Hmm, you ran with 8192 threads (or 7680, which is what would fully utilize your GTX480)? If you try to over-utilize your GPU (8740 or even 9216 threads), does it still work?

I was running the latest (260.19.36), but tried the latest beta driver (270.26) and I also hit the exception with that.


it seems to work well even with nthreads = 18432.

the only change I made to the code (and I don’t believe it’s relevant, so i didn’t mention it earlier) is that i made nthreads and block_size defines instead of command line arguments (i.e. #define nthreads 18432).

the only other advice I have is to try and print out every index you use to access arrays inside your device code. maybe you will notice an overflow.


one more suggestion - copy your code and paste into an SDK exaple with just one cu file (e.g. transpose SDK example). this may help to eliminate any errors in your project/build rule config.

I have a very similar problem here. I have a CUDA kernel which seems to work perfectly but yields an unexpected launch failure when compiled with -arch=sm_20. I am running on Ubuntu x64, GTX 470. Other observations :

  1. Compiled without options or with -arch=sm_13, the code runs as expected (and gives the same result as a reference C function).

  2. Compiled with -arch=sm_20, it fails at runtime.

  3. With nvcc 3.1 instead of nvcc 3.2 (from Cuda Tooolkit 3.1 instead of 3.2), with -arch=sm_20, the code runs as expected.

  4. If I add some debug code, like saving a local variable to global memory, it is very easy to make the problem go away.

I have compare the PTX generated with -arch=sm_13 and -arch=sm_20; there is almost no differences between the two codes :

  1. A constant array is located into global memory (for sm_20) instead of constant memory (for sm_13)

  2. The builtin variables tid.x, ctaid.x, etc. are 32 bits (for sm_20) instead of 16 bits (for sm_13)

  3. Some function parameters are reloaded in the same registers they were first loaded even if the registers have not been spilled (for sm_13).

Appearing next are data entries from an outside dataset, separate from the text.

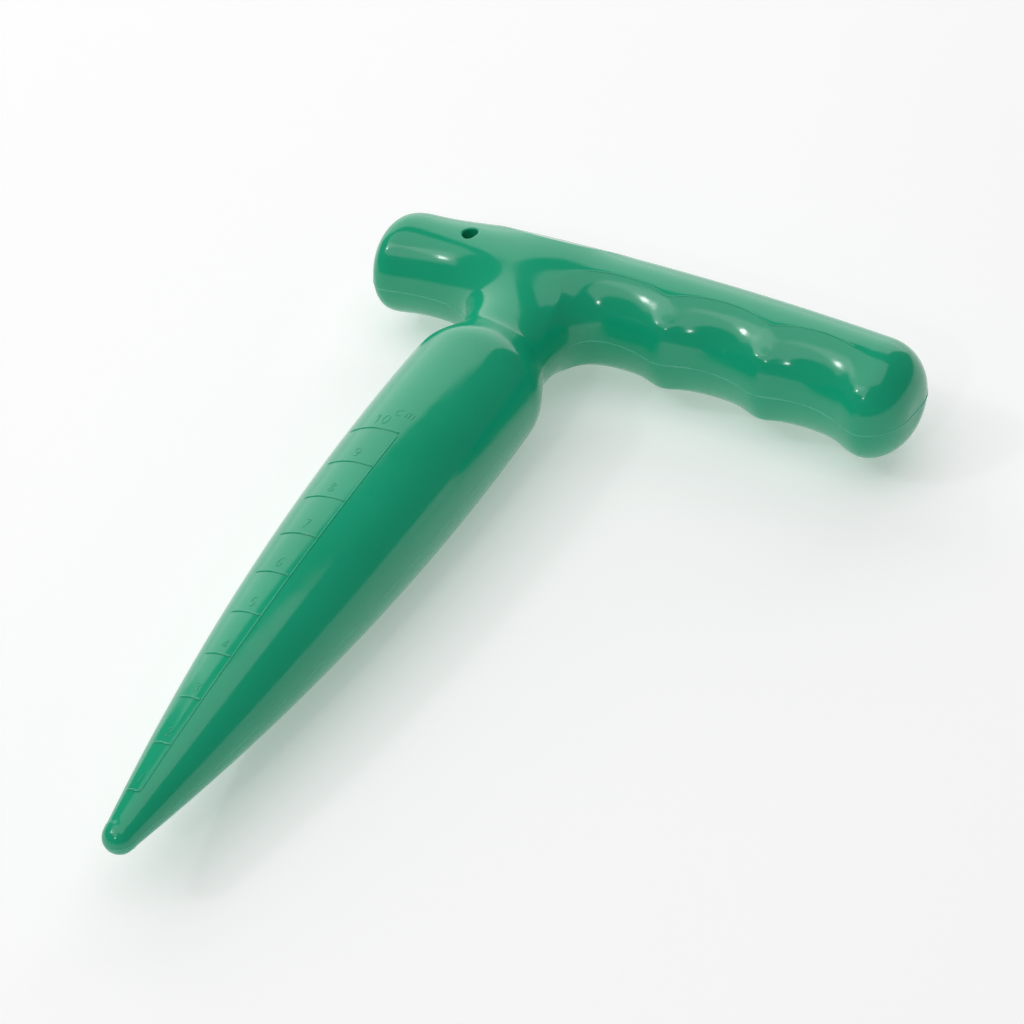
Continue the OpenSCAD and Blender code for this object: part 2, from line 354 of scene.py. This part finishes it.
def build_shells():
    outer = half_surface(outer_field, CELL)
    outline = joint_loops(outer)[0]
    hollow = half_surface(hollow_field, HOLLOW_CELL)
    bmesh.ops.reverse_faces(hollow, faces=hollow.faces[:])
    inner_mesh = bpy.data.meshes.new("inner")
    hollow.to_mesh(inner_mesh)
    outer.from_mesh(inner_mesh)
    edges = [e for e in outer.edges if e.is_boundary]
    bmesh.ops.triangle_fill(outer, use_beauty=True, use_dissolve=False, edges=edges)
    outer.verts.index_update()
    verts = np.array([v.co[:] for v in outer.verts])
    faces = [[v.index for v in f.verts] for f in outer.faces]
    outer.free()
    hollow.free()
    flat = [bool(np.all(np.abs(verts[f, 2]) < 1e-6)) for f in faces]
    up = []
    for f, is_flat in zip(faces, flat):
        if is_flat:
            a, b, c = verts[f[0]], verts[f[1]], verts[f[2]]
            if np.cross(b - a, c - a)[2] > 0:
                f = f[::-1]
        up.append(f)
    is_outer = np.abs(outer_field(*verts.T)) < np.abs(hollow_field(*verts.T))
    outer_n = gradient(outer_field, verts)
    inner_n = -gradient(hollow_field, verts)
    for n in (outer_n, inner_n):
        n /= np.maximum(np.linalg.norm(n, axis=1), 1e-9)[:, None]
    shells = []
    for name, side in (("upper_shell_skin", 1), ("lower_shell_skin", -1)):
        turn = np.array([1, 1, side])
        fs = up if side > 0 else [f[::-1] for f in up]
        obj = smooth(new_object(name, verts * turn, fs))
        normals = []
        for i, f in enumerate(fs):
            if flat[i]:
                normals += [(0.0, 0.0, -float(side))] * len(f)
            else:
                n = outer_n if is_outer[f[0]] else inner_n
                normals += (n[f] * turn).tolist()
        obj.data.normals_split_custom_set(normals)
        shells.append(obj)
    return shells[0], shells[1], outline


def surface_frame(point, tangent):
    """The surface's normal at a point, and the direction across a tangent there."""
    n = gradient(form_field, np.array([point]))[0]
    n /= np.linalg.norm(n)
    t = tangent - n * np.dot(tangent, n)
    t /= np.linalg.norm(t)
    return n, np.cross(n, t)


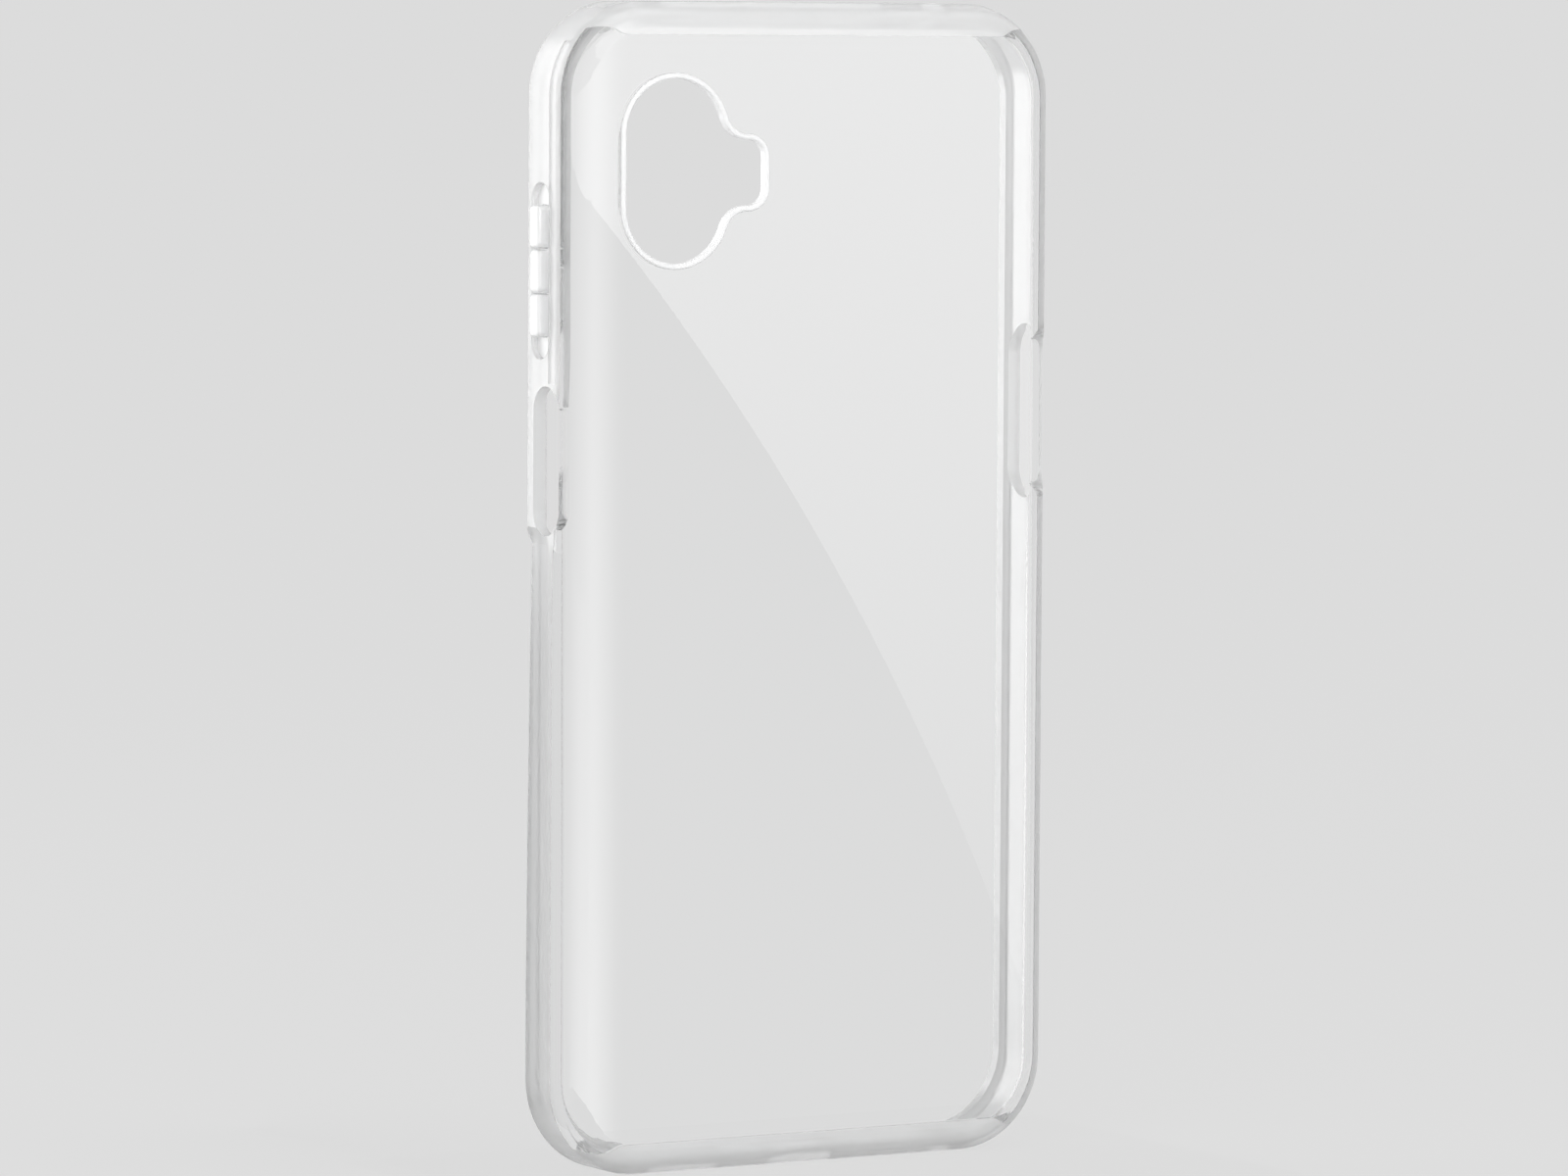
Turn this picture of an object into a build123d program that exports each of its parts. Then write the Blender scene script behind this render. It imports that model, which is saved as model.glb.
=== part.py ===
from build123d import *
import math
import os

os.makedirs("parts", exist_ok=True)

# ----------------------------------------------------------------------------
# Clear hybrid phone case, standing on its bottom edge.
# +Z runs up the length, +X is to the right as seen from behind the case, and
# the outer back face looks along -Y. The phone goes in from the +Y side.
# "Depth" below is measured from the outer back face towards the phone side.
# All sizes in millimetres.
# ----------------------------------------------------------------------------

# phone that the case holds
phone_w, phone_h, phone_t = 79.9, 168.8, 9.9
phone_r = 12.3

# case body
case_w, case_h, case_d = 84.0, 173.0, 12.3
corner_r = 14.0            # outer corner, seen from behind
back_edge_r = 4.0          # rounding between the back and the side walls
front_edge_r = 0.7         # rounding on the outer edge of the front rim
back_t = 1.3               # thickness of the back panel
fit_gap = 0.2              # room all round the phone
lip_t = 1.0                # thickness of the retaining lip
lip_side, lip_end = 0.7, 0.9   # how far the lip reaches over the phone
cavity_edge_r = 2.7        # inside rounding, back panel to side wall
cavity_front_r = 2.4       # inside rounding, side wall to lip
mouth_round = 0.35         # softened outer edge of the wall openings
bond_gap = 0.04            # bond line between the panel, the frame and the rim

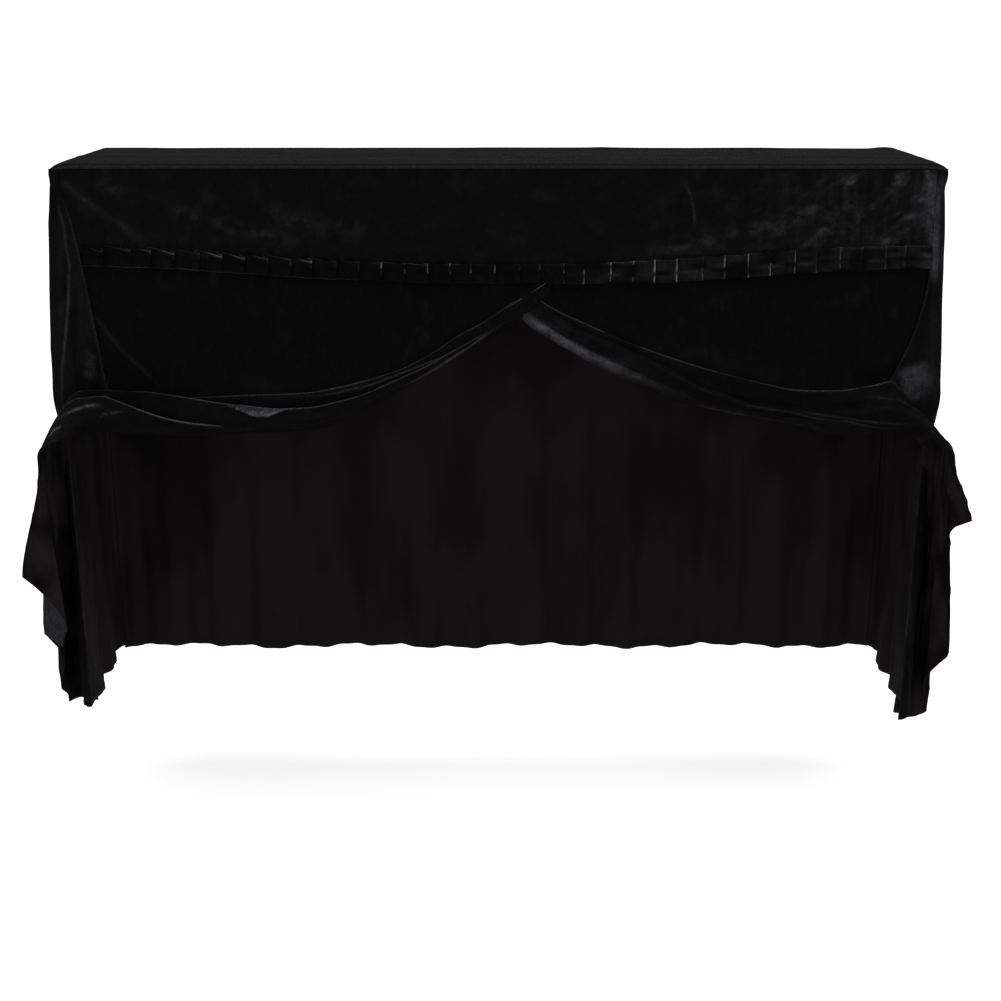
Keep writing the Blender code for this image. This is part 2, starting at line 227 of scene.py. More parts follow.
def smooth_line(knots, at):
    """A monotone cubic through (place, value, ...) knots, at these places: one column for each value."""
    knots = np.array(knots, float)
    x, y = knots[:, 0], knots[:, 1:]
    h = np.diff(x)[:, None]
    slope = np.diff(y, axis=0) / h
    tangent = np.zeros_like(y)
    tangent[0], tangent[-1] = slope[0], slope[-1]
    same = slope[:-1] * slope[1:] > 0
    wa, wb = 2 * h[1:] + h[:-1], h[1:] + 2 * h[:-1]
    with np.errstate(divide="ignore", invalid="ignore"):
        inner = (wa + wb) / (wa / slope[:-1] + wb / slope[1:])
    tangent[1:-1] = np.where(same, inner, 0.0)
    at = np.clip(np.asarray(at, float), x[0], x[-1])
    i = np.clip(np.searchsorted(x, at, side="right") - 1, 0, len(x) - 2)
    t = ((at - x[i]) / h[i, 0])[..., None]
    a, b, ta, tb, w = y[i], y[i + 1], tangent[i], tangent[i + 1], h[i]
    return (a * (1 + 2 * t) * (1 - t) ** 2 + w * ta * t * (1 - t) ** 2
            + b * t * t * (3 - 2 * t) - w * tb * t * t * (1 - t))


def lattice(x, y, z, seed):
    n = (x * 374761393 + y * 668265263 + z * 1440662683 + seed * 1274126177) & 0xFFFFFFFF
    n = ((n ^ (n >> 13)) * 1274126177) & 0xFFFFFFFF
    return (n ^ (n >> 16)) / 4294967295.0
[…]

I have not reduced the function to a test case that I can upload yet.


I have exactly the same problems on 480 GTX using 260.19.36 or 270.30 beta driver with 3.2 toolkit. Debug works fine. Using printf’s in release code it looks like some syncthreads() are ignored, but this might only be the manifestation of some driver error.

I had a problem not too long ago where my code worked just fine compiled with 1.3 but crashed with a unspecified launch failure when I compiled with 2.0 ( I have a gtx480 card ). I didn’t really find the problem there but when I updated the drivers and cuda-sdk version the problem disapperared so it might be related to that.

There could possible be some problem with out of bounds shared memory errors, and that is why it works with -G. I quote “avidday” from this forum who has helped me many times from another thread.

“Compiling for debugging spills everything to local memory, which can hide out of bounds shared memory errors. In compute 2.x devices, shared memory and the l1 cache share the same physical memory, which is why out of bounds shared memory access causes aborts not seen on older architectures. If it didn’t the result could be global memory corruption.”